Visual Basic (versions 6 and below) code examples are everywhere. It’s a huge resource that many Visual FoxPro developers utilize, but converting a Visual Basic example to Visual FoxPro is, more often than not, a pain. It’s the same thing over and over again… change dims to locals, change msgbox to messagebox, add parenthesis around the procedure calls, etc., etc., ad nauseam.

As a programmer who develops in Visual Basic as well as Visual FoxPro, I was intrigued when, about a year ago on Tek-Tips, William GC Steinford offered the idea of a Visual Basic to Visual FoxPro converter. I decided it was a great idea and created my own. It is driven from a conversion table (of course), and handles most of the basic things that need to be changed when porting Visual Basic code to Visual FoxPro.

I’ve used it internally for awhile now, and it is a real time saver. Now, bear in mind that I’m not putting on a code clinic with this thing (like I said, I was just using it internally for some down and dirty conversions), but it’s functional and new vb to vfp syntax conversions can be added to the program just by adding records in the conversion.dbf. There are a couple of extra fields in that table as well that are reserved for future use (they will be used for such things as converting API Declare statements properly and such – basically anything that can’t be done in one pass through the conversion.dbf or needs special handling).

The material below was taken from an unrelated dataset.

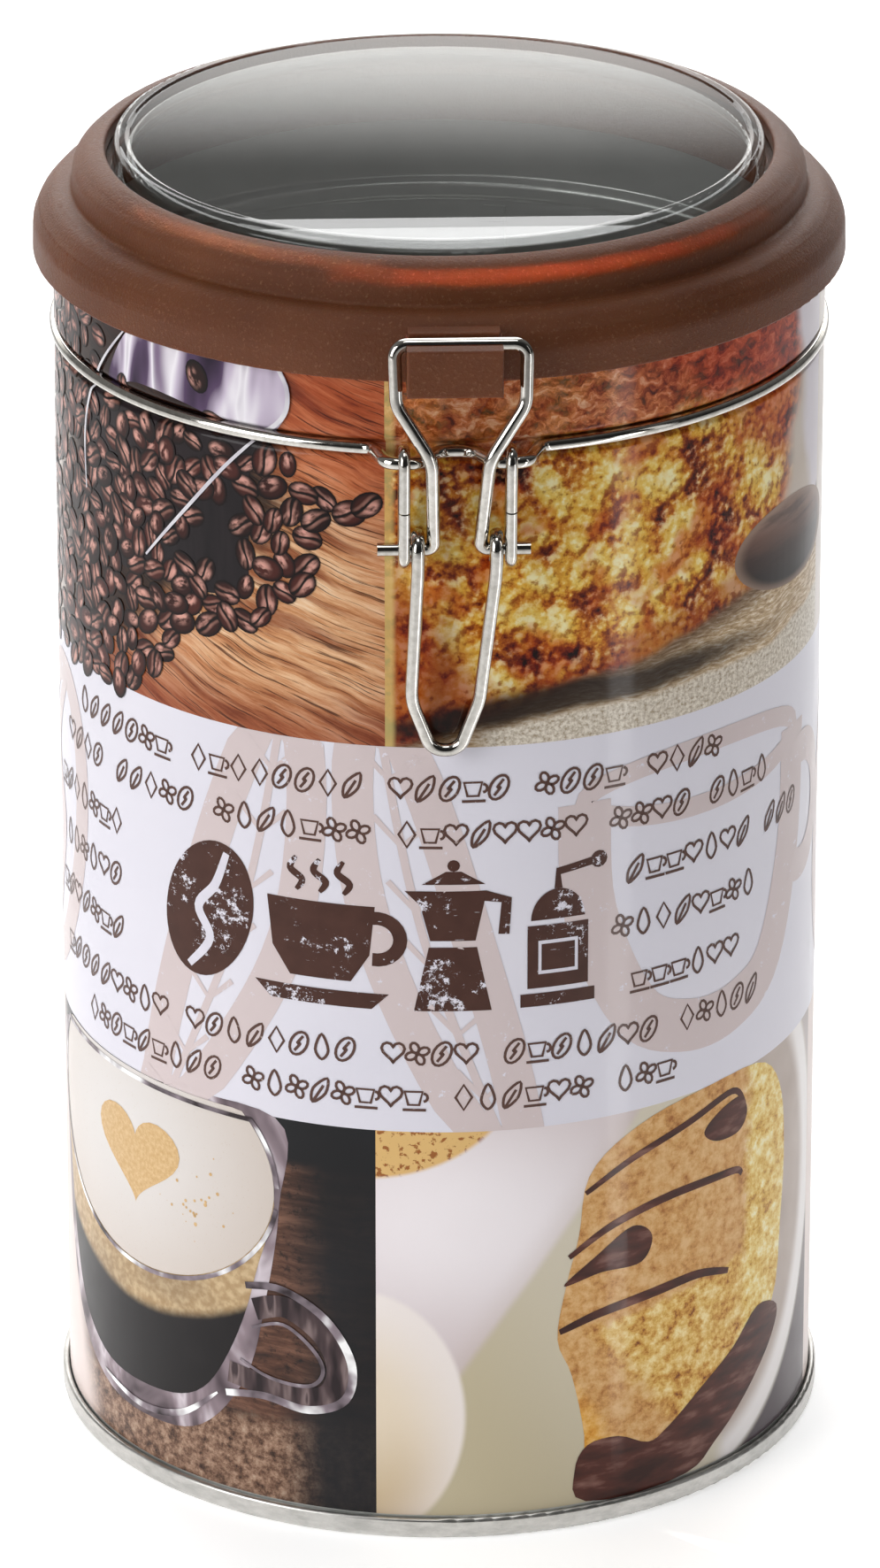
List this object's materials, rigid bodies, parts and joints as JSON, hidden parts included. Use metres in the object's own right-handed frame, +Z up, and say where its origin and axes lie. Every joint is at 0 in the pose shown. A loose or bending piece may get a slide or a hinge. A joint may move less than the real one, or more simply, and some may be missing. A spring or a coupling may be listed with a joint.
{
  "type": "clip-top storage tin",
  "caption": "Tall round printed tinplate storage tin with a hinged plastic lid, a clear window in the lid and a wire toggle clasp.",
  "frame": {"origin": "centre of the base on the surface the tin stands on", "axes": "+Z up, the clasp faces -Y, the hinge is at +Y, +X to the right seen from the clasp side"},
  "size_m": [0.1156, 0.1282, 0.1946],
  "materials": {
    "printed_tinplate": "gloss",
    "bare_tinplate": "satin",
    "sealing_compound": "matte",
    "plated_wire": "polished",
    "lid_plastic": "satin",
    "clear_plastic": "clear",
    "silicone": "satin"
  },
  "bodies": {
    "can": {"can_body": "printed_tinplate", "can_bottom": "bare_tinplate", "seam_compound": "sealing_compound", "collar_wire": "plated_wire"},
    "lid": {"lid_ring": "lid_plastic", "lid_window": "clear_plastic", "window_retainer": "lid_plastic", "lid_gasket": "silicone"},
    "left_link": {"link_left": "plated_wire"},
    "right_link": {"link_right": "plated_wire"},
    "bail_frame": {"bail": "plated_wire"},
    "handle": {"pull_handle": "plated_wire"}
  },
  "joints": [
    {"name": "lid_hinge", "type": "hinge", "parent": "can", "child": "lid", "pos_m": [0, 0.061, 0.1793], "axis": [-1, 0, 0], "range_deg": [0, 105]},
    {"name": "left_link_swing", "type": "hinge", "parent": "can", "child": "left_link", "pos_m": [0, -0.0597, 0.1673], "axis": [-1, 0, 0], "range_deg": [0, 42]},
    {"name": "right_link_swing", "type": "hinge", "parent": "can", "child": "right_link", "pos_m": [0, -0.0597, 0.1673], "axis": [-1, 0, 0], "range_deg": [0, 42]},
    {"name": "bail_pivot", "type": "hinge", "parent": "left_link", "child": "bail_frame", "pos_m": [0, -0.0581, 0.154], "axis": [-1, 0, 0], "range_deg": [-25, 0]},
    {"name": "handle_pivot", "type": "hinge", "parent": "left_link", "child": "handle", "pos_m": [0, -0.0581, 0.154], "axis": [-1, 0, 0], "range_deg": [0, 95]}
  ],
  "couplings": [
    {"joint": "right_link_swing", "follows": "left_link_swing", "ratio": 1},
    {"joint": "bail_pivot", "follows": "left_link_swing", "ratio": -0.575}
  ]
}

If you add to the conversion table or the program, I would really appreciate it if you would email me the changes. I would like to incorporate any useful changes with my own, and continue to offer them back to the Visual FoxPro community. Other than that, feel free to use it however or whenever you see fit.

A sample Visual Basic .BAS file has been included in the zip. When you run the vbtovfp.exe just click the ellipsis button […] and select the vbsample.bas file to open it in the conversion utility. Here’s a screen shot of vbtovfp and you can download vbtovfp here (source included).

Note: Originally written in VFP 7, but ported to VFP 9 – so, you will need VFP 9 to run this (or take the time to take out the VFP 9-only features and recompile it in whatever VFP you got). Also, there is selection/right-click functionality with the editboxes you’ll want to explore.